▸ DIRECTIONS FOR THIS TASK
From the entries that follow, reproduce exactly and only the lines from the line with "Write part 3" to the line with "(0.3, None) for", endpoints included.

Modeling code records
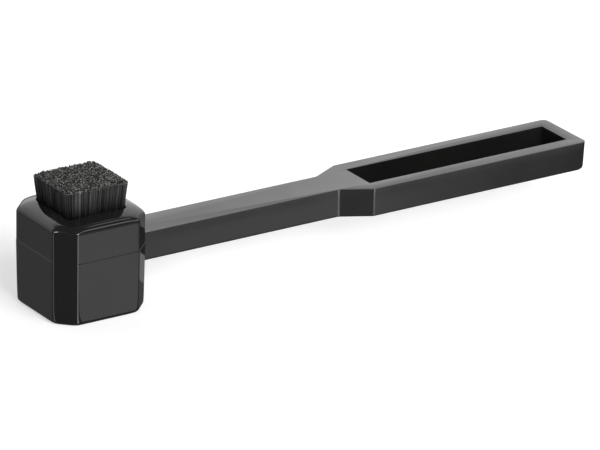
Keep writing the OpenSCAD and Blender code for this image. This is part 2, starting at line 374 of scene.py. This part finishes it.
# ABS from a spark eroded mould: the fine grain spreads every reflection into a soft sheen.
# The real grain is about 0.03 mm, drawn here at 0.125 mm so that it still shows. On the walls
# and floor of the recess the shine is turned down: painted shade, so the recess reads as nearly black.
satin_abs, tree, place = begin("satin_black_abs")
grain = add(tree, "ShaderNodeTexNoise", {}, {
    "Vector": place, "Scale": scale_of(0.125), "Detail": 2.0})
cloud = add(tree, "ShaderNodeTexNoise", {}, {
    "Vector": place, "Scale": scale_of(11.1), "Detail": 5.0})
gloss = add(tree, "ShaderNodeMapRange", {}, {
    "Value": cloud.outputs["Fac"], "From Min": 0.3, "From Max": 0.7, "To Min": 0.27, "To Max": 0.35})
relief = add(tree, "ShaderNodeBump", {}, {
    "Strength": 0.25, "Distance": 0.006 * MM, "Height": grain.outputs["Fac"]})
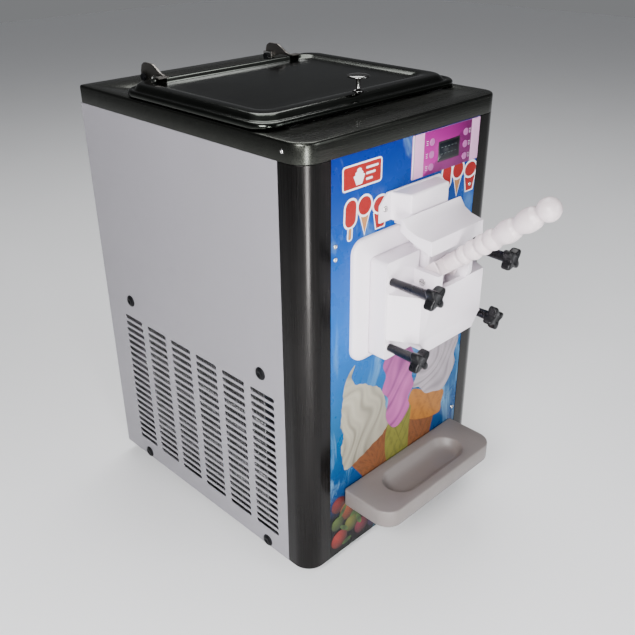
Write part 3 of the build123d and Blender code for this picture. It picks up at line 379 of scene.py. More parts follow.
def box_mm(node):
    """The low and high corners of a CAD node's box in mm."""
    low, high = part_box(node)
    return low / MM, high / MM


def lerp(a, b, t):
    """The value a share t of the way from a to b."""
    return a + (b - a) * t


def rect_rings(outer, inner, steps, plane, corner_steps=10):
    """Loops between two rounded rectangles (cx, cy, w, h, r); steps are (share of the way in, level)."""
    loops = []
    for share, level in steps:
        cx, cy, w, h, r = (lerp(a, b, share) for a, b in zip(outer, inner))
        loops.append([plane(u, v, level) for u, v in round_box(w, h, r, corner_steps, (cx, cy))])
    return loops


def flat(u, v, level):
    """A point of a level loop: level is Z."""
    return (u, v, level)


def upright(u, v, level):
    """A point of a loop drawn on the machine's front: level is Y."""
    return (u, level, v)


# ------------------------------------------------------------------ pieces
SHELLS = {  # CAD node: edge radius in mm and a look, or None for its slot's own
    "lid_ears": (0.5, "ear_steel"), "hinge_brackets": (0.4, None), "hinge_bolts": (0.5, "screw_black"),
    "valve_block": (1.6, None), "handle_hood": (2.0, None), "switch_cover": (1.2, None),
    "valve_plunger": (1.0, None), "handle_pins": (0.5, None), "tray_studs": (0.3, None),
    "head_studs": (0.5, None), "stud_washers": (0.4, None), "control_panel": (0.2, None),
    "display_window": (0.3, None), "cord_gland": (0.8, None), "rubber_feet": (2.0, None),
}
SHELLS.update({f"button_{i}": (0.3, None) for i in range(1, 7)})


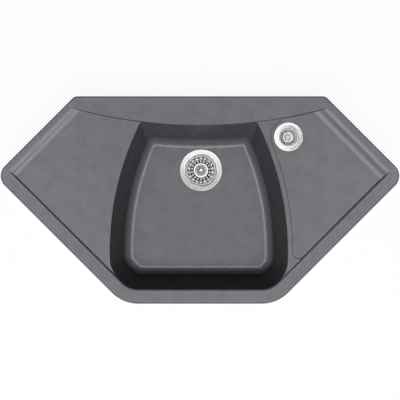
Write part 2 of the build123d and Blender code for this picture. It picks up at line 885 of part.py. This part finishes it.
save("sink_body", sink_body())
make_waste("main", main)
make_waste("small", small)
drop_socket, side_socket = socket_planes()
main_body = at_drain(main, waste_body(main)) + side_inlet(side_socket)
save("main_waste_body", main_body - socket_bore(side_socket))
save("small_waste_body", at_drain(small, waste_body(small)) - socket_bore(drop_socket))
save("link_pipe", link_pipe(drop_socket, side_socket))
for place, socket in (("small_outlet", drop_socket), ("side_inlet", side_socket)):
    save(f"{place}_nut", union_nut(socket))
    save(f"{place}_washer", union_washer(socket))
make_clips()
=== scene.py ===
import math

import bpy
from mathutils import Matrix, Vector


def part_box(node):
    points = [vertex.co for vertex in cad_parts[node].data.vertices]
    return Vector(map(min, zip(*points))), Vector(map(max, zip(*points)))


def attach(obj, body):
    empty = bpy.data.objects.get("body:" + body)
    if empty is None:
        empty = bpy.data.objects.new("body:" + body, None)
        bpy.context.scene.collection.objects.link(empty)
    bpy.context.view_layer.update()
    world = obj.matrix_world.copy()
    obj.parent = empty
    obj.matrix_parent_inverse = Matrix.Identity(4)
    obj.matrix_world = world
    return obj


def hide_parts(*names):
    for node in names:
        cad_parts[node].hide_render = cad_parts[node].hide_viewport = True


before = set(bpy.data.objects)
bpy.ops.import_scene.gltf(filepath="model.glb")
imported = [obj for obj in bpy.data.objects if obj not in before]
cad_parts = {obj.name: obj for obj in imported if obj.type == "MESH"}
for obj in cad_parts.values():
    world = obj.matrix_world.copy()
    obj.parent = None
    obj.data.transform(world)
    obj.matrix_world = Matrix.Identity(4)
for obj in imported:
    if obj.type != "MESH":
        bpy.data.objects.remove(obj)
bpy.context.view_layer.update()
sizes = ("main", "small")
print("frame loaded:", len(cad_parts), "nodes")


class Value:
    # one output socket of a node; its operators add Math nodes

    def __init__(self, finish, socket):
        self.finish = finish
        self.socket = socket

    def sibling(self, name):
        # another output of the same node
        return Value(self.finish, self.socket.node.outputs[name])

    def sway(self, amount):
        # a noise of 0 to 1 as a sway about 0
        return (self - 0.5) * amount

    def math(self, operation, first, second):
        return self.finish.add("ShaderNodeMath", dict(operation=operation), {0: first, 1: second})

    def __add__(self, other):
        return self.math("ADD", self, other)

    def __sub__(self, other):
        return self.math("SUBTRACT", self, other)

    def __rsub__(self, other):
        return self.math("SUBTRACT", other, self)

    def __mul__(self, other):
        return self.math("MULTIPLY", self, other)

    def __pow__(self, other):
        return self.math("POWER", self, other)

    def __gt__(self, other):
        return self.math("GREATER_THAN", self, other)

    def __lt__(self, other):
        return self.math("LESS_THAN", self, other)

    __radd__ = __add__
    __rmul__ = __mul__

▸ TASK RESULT
Write part 3 of the build123d and Blender code for this picture. It picks up at line 379 of scene.py. More parts follow.
def box_mm(node):
    """The low and high corners of a CAD node's box in mm."""
    low, high = part_box(node)
    return low / MM, high / MM


def lerp(a, b, t):
    """The value a share t of the way from a to b."""
    return a + (b - a) * t


def rect_rings(outer, inner, steps, plane, corner_steps=10):
    """Loops between two rounded rectangles (cx, cy, w, h, r); steps are (share of the way in, level)."""
    loops = []
    for share, level in steps:
        cx, cy, w, h, r = (lerp(a, b, share) for a, b in zip(outer, inner))
        loops.append([plane(u, v, level) for u, v in round_box(w, h, r, corner_steps, (cx, cy))])
    return loops


def flat(u, v, level):
    """A point of a level loop: level is Z."""
    return (u, v, level)


def upright(u, v, level):
    """A point of a loop drawn on the machine's front: level is Y."""
    return (u, level, v)


# ------------------------------------------------------------------ pieces
SHELLS = {  # CAD node: edge radius in mm and a look, or None for its slot's own
    "lid_ears": (0.5, "ear_steel"), "hinge_brackets": (0.4, None), "hinge_bolts": (0.5, "screw_black"),
    "valve_block": (1.6, None), "handle_hood": (2.0, None), "switch_cover": (1.2, None),
    "valve_plunger": (1.0, None), "handle_pins": (0.5, None), "tray_studs": (0.3, None),
    "head_studs": (0.5, None), "stud_washers": (0.4, None), "control_panel": (0.2, None),
    "display_window": (0.3, None), "cord_gland": (0.8, None), "rubber_feet": (2.0, None),
}
SHELLS.update({f"button_{i}": (0.3, None) for i in range(1, 7)})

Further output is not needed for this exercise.